→ **INFORMATION GIVEN**
------------------------------------------------------------------------
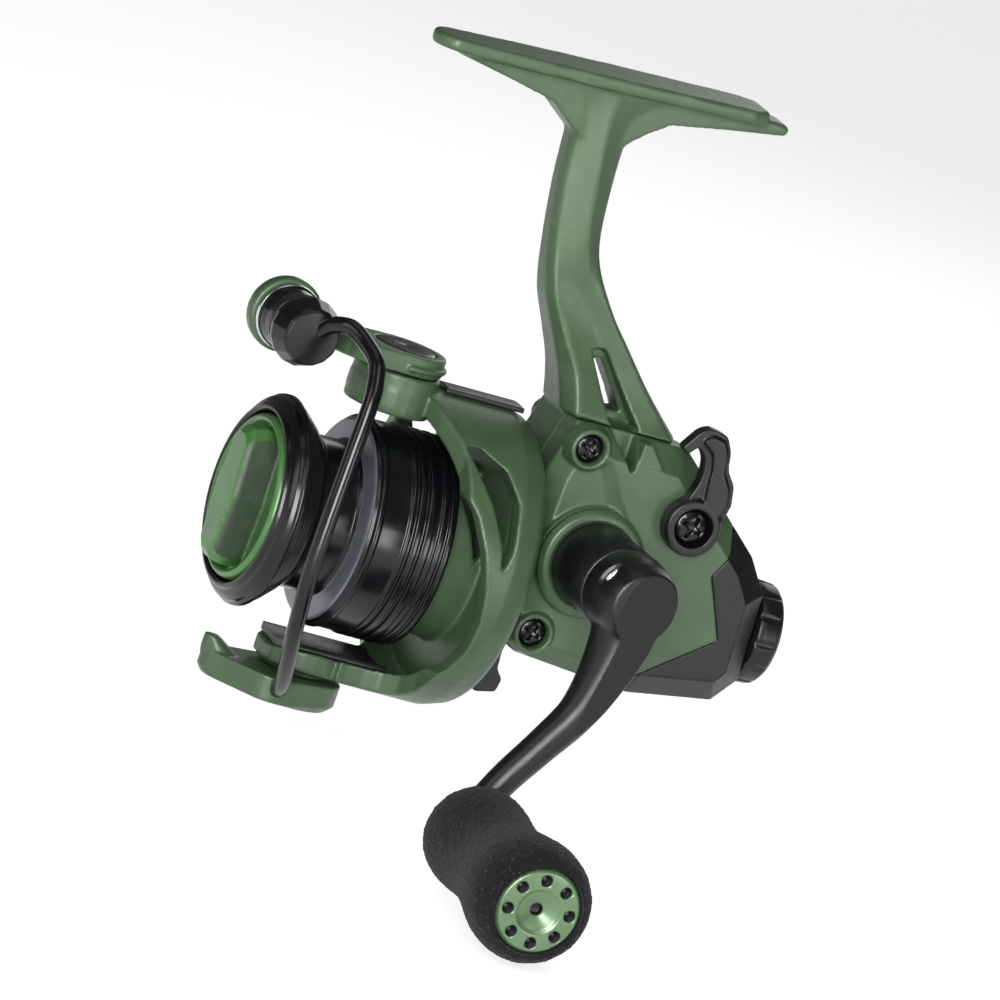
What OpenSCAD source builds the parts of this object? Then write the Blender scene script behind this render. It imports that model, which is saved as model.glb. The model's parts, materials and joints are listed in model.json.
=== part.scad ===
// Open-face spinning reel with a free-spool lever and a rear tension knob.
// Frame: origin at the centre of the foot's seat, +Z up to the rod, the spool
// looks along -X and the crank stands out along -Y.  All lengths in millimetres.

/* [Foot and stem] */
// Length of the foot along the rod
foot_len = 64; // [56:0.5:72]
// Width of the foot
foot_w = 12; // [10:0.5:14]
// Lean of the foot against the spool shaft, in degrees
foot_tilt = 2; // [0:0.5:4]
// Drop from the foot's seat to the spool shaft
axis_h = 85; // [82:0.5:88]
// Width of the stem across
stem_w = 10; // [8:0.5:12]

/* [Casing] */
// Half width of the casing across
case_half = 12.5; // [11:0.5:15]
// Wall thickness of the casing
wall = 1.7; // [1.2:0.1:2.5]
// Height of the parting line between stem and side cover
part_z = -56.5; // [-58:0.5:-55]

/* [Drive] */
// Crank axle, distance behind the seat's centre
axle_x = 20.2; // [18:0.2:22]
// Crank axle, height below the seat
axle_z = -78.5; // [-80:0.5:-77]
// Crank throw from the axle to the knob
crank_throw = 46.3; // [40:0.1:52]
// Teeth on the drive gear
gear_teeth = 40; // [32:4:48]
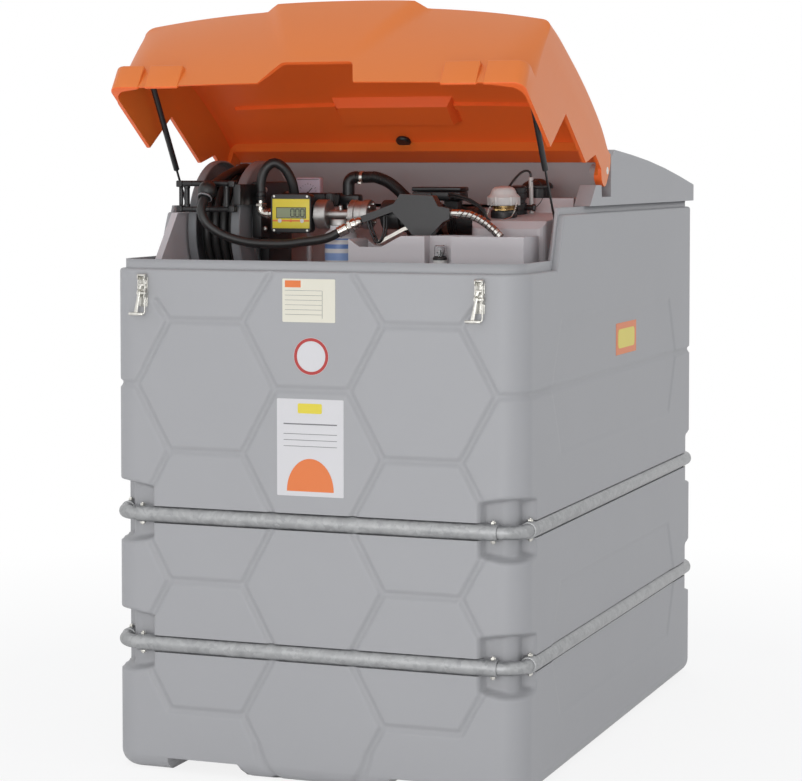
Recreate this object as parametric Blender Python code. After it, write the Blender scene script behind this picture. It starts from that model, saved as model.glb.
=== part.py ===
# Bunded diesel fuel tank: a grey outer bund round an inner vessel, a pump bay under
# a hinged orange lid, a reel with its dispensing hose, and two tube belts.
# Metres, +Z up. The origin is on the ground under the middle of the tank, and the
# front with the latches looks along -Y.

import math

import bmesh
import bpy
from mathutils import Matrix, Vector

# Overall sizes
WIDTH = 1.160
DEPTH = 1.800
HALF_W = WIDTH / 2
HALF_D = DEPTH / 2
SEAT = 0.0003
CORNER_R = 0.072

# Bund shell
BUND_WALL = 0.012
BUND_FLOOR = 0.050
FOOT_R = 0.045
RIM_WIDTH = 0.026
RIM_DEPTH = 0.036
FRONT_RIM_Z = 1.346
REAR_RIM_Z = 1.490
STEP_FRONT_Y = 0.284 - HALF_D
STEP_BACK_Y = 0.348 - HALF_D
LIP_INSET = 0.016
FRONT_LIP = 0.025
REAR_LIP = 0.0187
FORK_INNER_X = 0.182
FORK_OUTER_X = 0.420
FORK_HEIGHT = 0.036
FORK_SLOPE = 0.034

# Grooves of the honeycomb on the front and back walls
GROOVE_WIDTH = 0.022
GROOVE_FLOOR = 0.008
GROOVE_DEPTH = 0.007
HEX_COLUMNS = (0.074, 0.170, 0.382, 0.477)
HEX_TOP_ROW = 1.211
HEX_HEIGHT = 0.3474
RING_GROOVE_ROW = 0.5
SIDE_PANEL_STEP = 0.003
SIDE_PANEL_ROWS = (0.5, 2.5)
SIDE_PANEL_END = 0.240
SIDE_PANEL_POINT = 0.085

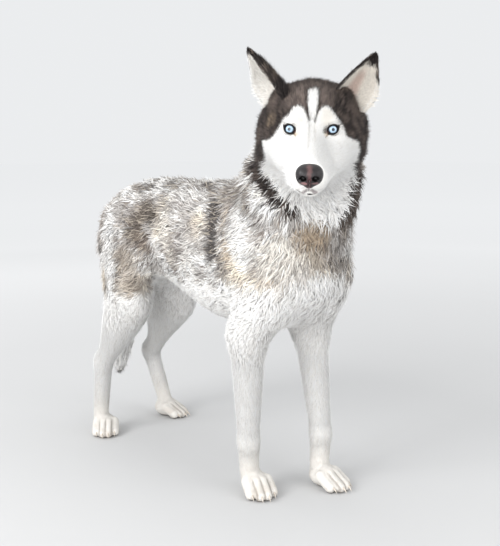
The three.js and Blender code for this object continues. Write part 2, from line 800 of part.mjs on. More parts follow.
------------------------------------------------------------------------
→ **SET TASK**
Write out all the records above again, exactly as they stand.

→ **ANSWER TO THIS TASK**
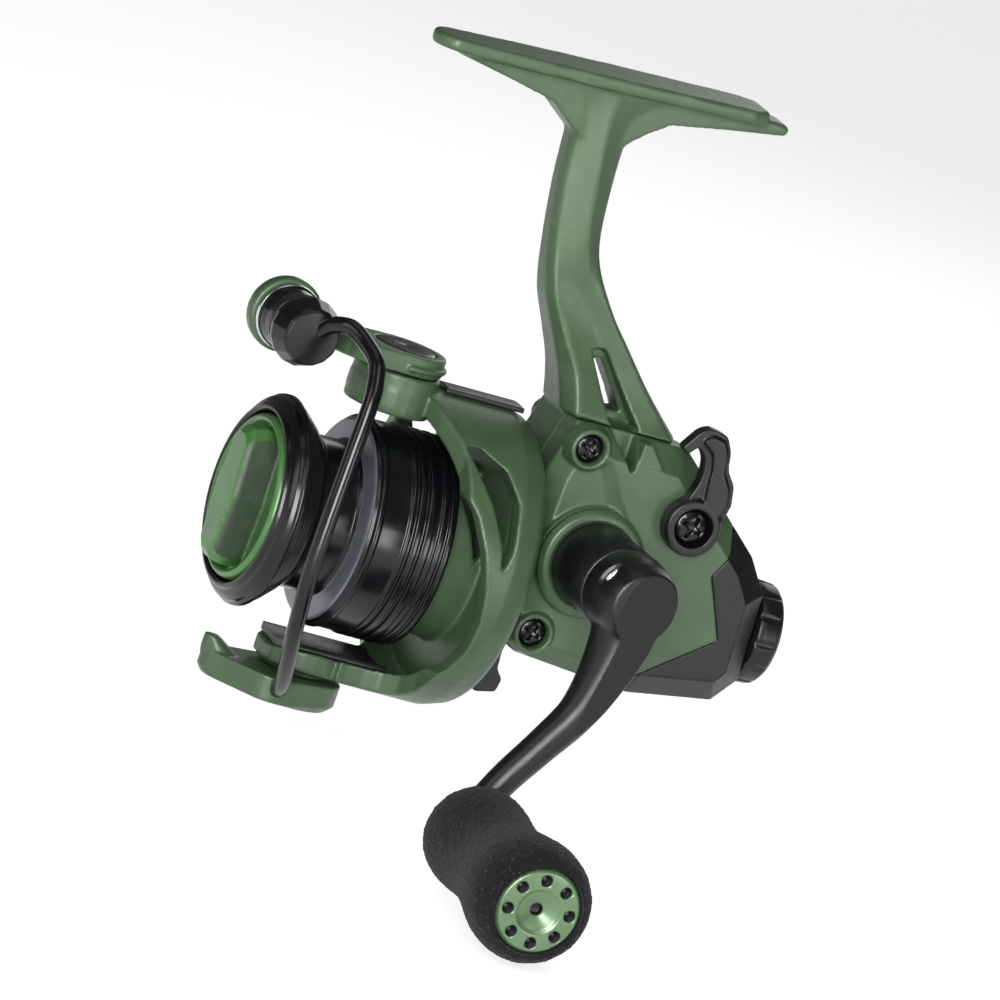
What OpenSCAD source builds the parts of this object? Then write the Blender scene script behind this render. It imports that model, which is saved as model.glb. The model's parts, materials and joints are listed in model.json.
=== part.scad ===
// Open-face spinning reel with a free-spool lever and a rear tension knob.
// Frame: origin at the centre of the foot's seat, +Z up to the rod, the spool
// looks along -X and the crank stands out along -Y.  All lengths in millimetres.

/* [Foot and stem] */
// Length of the foot along the rod
foot_len = 64; // [56:0.5:72]
// Width of the foot
foot_w = 12; // [10:0.5:14]
// Lean of the foot against the spool shaft, in degrees
foot_tilt = 2; // [0:0.5:4]
// Drop from the foot's seat to the spool shaft
axis_h = 85; // [82:0.5:88]
// Width of the stem across
stem_w = 10; // [8:0.5:12]

/* [Casing] */
// Half width of the casing across
case_half = 12.5; // [11:0.5:15]
// Wall thickness of the casing
wall = 1.7; // [1.2:0.1:2.5]
// Height of the parting line between stem and side cover
part_z = -56.5; // [-58:0.5:-55]

/* [Drive] */
// Crank axle, distance behind the seat's centre
axle_x = 20.2; // [18:0.2:22]
// Crank axle, height below the seat
axle_z = -78.5; // [-80:0.5:-77]
// Crank throw from the axle to the knob
crank_throw = 46.3; // [40:0.1:52]
// Teeth on the drive gear
gear_teeth = 40; // [32:4:48]
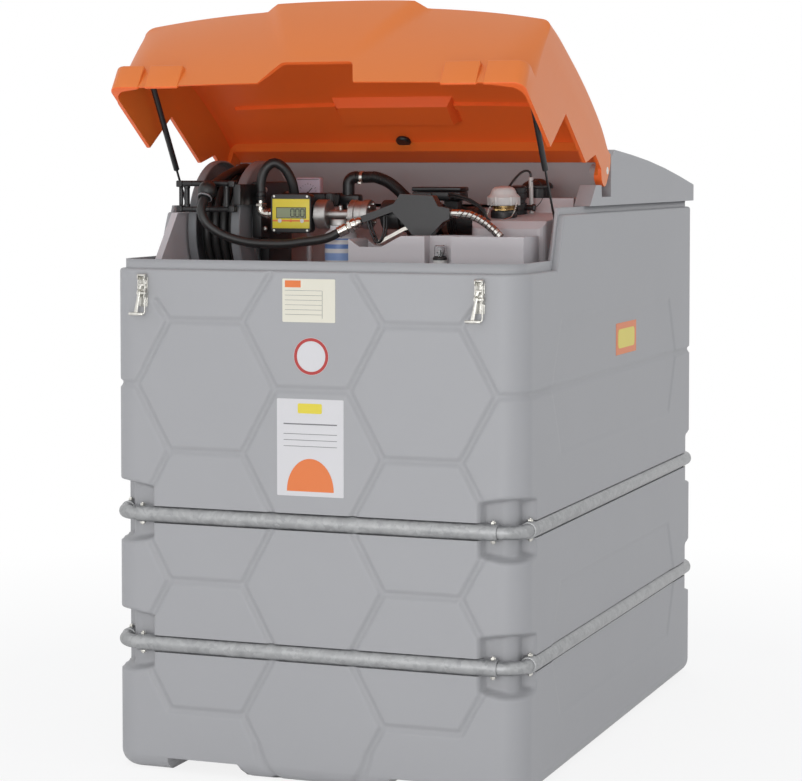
Recreate this object as parametric Blender Python code. After it, write the Blender scene script behind this picture. It starts from that model, saved as model.glb.
=== part.py ===
# Bunded diesel fuel tank: a grey outer bund round an inner vessel, a pump bay under
# a hinged orange lid, a reel with its dispensing hose, and two tube belts.
# Metres, +Z up. The origin is on the ground under the middle of the tank, and the
# front with the latches looks along -Y.

import math

import bmesh
import bpy
from mathutils import Matrix, Vector

# Overall sizes
WIDTH = 1.160
DEPTH = 1.800
HALF_W = WIDTH / 2
HALF_D = DEPTH / 2
SEAT = 0.0003
CORNER_R = 0.072

# Bund shell
BUND_WALL = 0.012
BUND_FLOOR = 0.050
FOOT_R = 0.045
RIM_WIDTH = 0.026
RIM_DEPTH = 0.036
FRONT_RIM_Z = 1.346
REAR_RIM_Z = 1.490
STEP_FRONT_Y = 0.284 - HALF_D
STEP_BACK_Y = 0.348 - HALF_D
LIP_INSET = 0.016
FRONT_LIP = 0.025
REAR_LIP = 0.0187
FORK_INNER_X = 0.182
FORK_OUTER_X = 0.420
FORK_HEIGHT = 0.036
FORK_SLOPE = 0.034

# Grooves of the honeycomb on the front and back walls
GROOVE_WIDTH = 0.022
GROOVE_FLOOR = 0.008
GROOVE_DEPTH = 0.007
HEX_COLUMNS = (0.074, 0.170, 0.382, 0.477)
HEX_TOP_ROW = 1.211
HEX_HEIGHT = 0.3474
RING_GROOVE_ROW = 0.5
SIDE_PANEL_STEP = 0.003
SIDE_PANEL_ROWS = (0.5, 2.5)
SIDE_PANEL_END = 0.240
SIDE_PANEL_POINT = 0.085

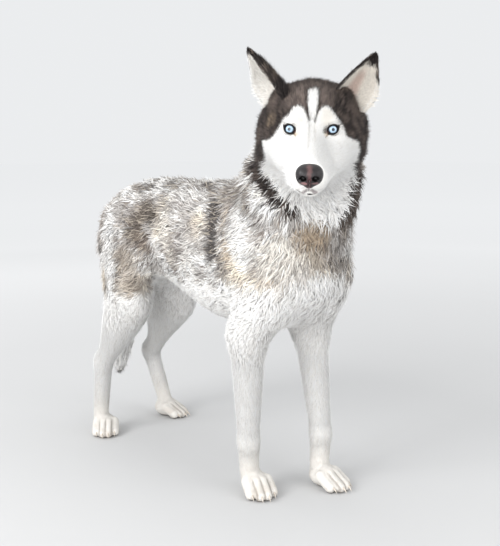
The three.js and Blender code for this object continues. Write part 2, from line 800 of part.mjs on. More parts follow.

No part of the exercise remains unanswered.